Under Mr Parker’s six-year tenure as chief executive, Whitbread has gone from being a pub company with 100,000 employees to a sleeker 35,000-person hotel and coffee-shop operator that has a significant and growing presence in emerging markets.
Indeed, Starbucks and Hilton have edged out Punch and Enterprise as the real competition now.
The winnowing of Whitbread under Mr Parker kicked off in 2006, when the company sold 239 pub-restaurants.
That year it also retreated from non-pub restaurants, shedding its 50 per cent stake in Pizza Hut UK; in 2007, it sold TGI Fridays.
Finally it let go of the David Lloyd fitness club business for £925m ($1.5bn) in June 2007 at the height of the market.

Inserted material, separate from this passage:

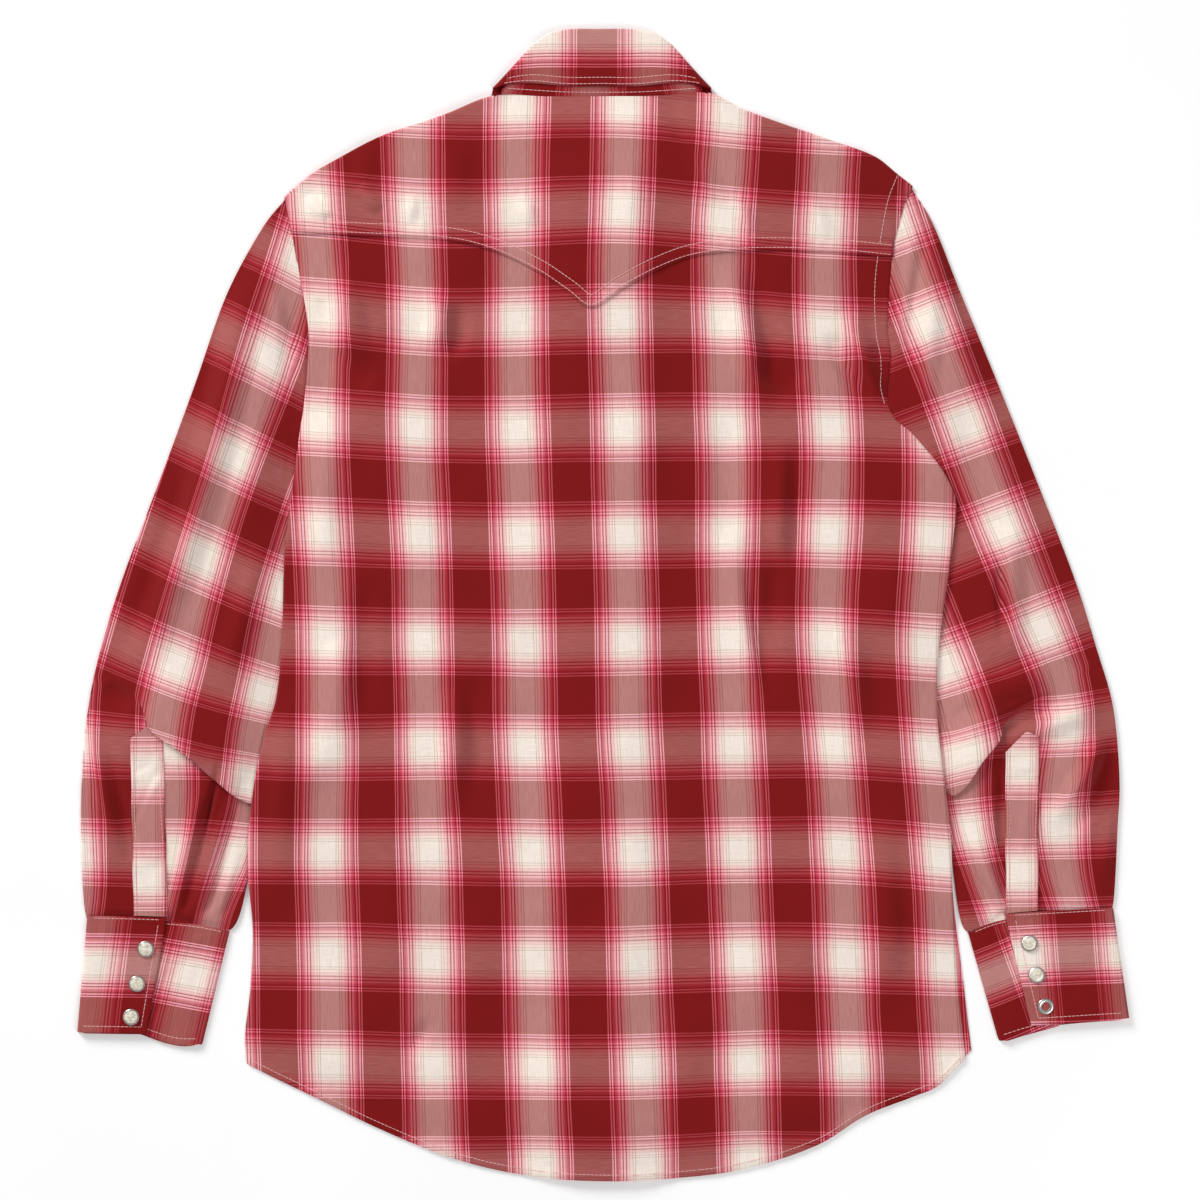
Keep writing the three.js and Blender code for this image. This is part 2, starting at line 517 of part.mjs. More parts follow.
// A sleeve: a tube pressed flat, its elbow fold lying over the lower sleeve
function sleeve(rings, lipRows, endRows, sign, edgeAt) {
  const ring = Object.fromEntries(SLEEVE_RINGS.map((name) => [name, byNumber(rings, name)]));
  const lipAt = curveOf(lipRows, 'across', 'ring');
  const endAt = curveOf(endRows, 'x', 'y');
  const last = rings.length - 1;

  // A place on the ring: number 0 runs along the armhole, beside the body's edge
  const place = (number, across) => {
    const outer = [ring.outerX(number), ring.outerY(number)];
    const inner = [ring.innerX(number), ring.innerY(number)];
    const [x, y] = mixPoint(outer, inner, across);
    const bow = ring.bow(number) * Math.sin(Math.PI * across) * sign;
    const armholeX = edgeAt(Math.min(y, outer[1])) + ARMHOLE_CLEAR * sign;
    const armhole = Math.max(0, 1 - number);
    const end = smooth(last - 1.4, last, number);
    return [mix(x + bow, armholeX, armhole * armhole), mix(y, endAt(x) + 2 * GAP, end)];
  };
  const pressed = SLEEVE_REST - CLOTH / 2;
  const strength = (across) => smooth(0.02, 0.3, across) * (1 - smooth(0.66, 0.84, across));
  const topHeight = (x, y, across) => {
    const outside = sign * (x - edgeAt(y));
    const free = smooth(2, 34, outside);
    const plateau = smooth(0, 0.22, across) * (1 - smooth(0.8, 1, across));
    const nearCuff = 1 - CUFF_PRESS * smooth(...PRESSED_RANGE, y);
    const ridges = ridgeHeight(SLEEVE_RIDGES, x, y) * smooth(0, 0.1, across);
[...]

“It was brilliant in terms of timing,” said Nigel Parson, an analyst at Evolution Securities. And while the group’s strategy was in place by the time Mr Parker took the helm from his predecessor, David Thomas, “a lot of strategy is about execution these days”, according to Mr Parson. “Anyone can come up with a strategy.”
Mr Parker – who rose up the ranks through Whitbread’s hotels business – remains sceptical about the restaurant industry, calling it “overbuilt in this country”, and made clear that any expansion by Whitbread of its restaurants – which include Brewers Fayre and Beefeater – would come in the form of joint-site development with Premier Inn hotels.
And yet he believes that UK customers will seek out “everyday affordable treats”, including flat white coffees or takeout breakfasts from a revamped Costa morning menu, even in a difficult economy. That means, he says, continued growth at home will serve as a strong base for steady expansion abroad.
Therein lies the strategic challenge for Mr Parker’s successor Andy Harrison, the former chief executive of EasyJet.
Costa contributed just 8 per cent to group profits in 2008-09 and analysts are more encouraged by its international expansion plans than they are by those of Premier Inn, where growth requires steeper investments – and where the brand is less recognised. Should the coffee chain be cut free?
Mr Parker is sceptical. “We didn’t get rid of businesses because they were doing well,” he pointed out, reviewing his restructuring of the group.
“We’ve proved without a doubt that Whitbread can run Costa extremely well.”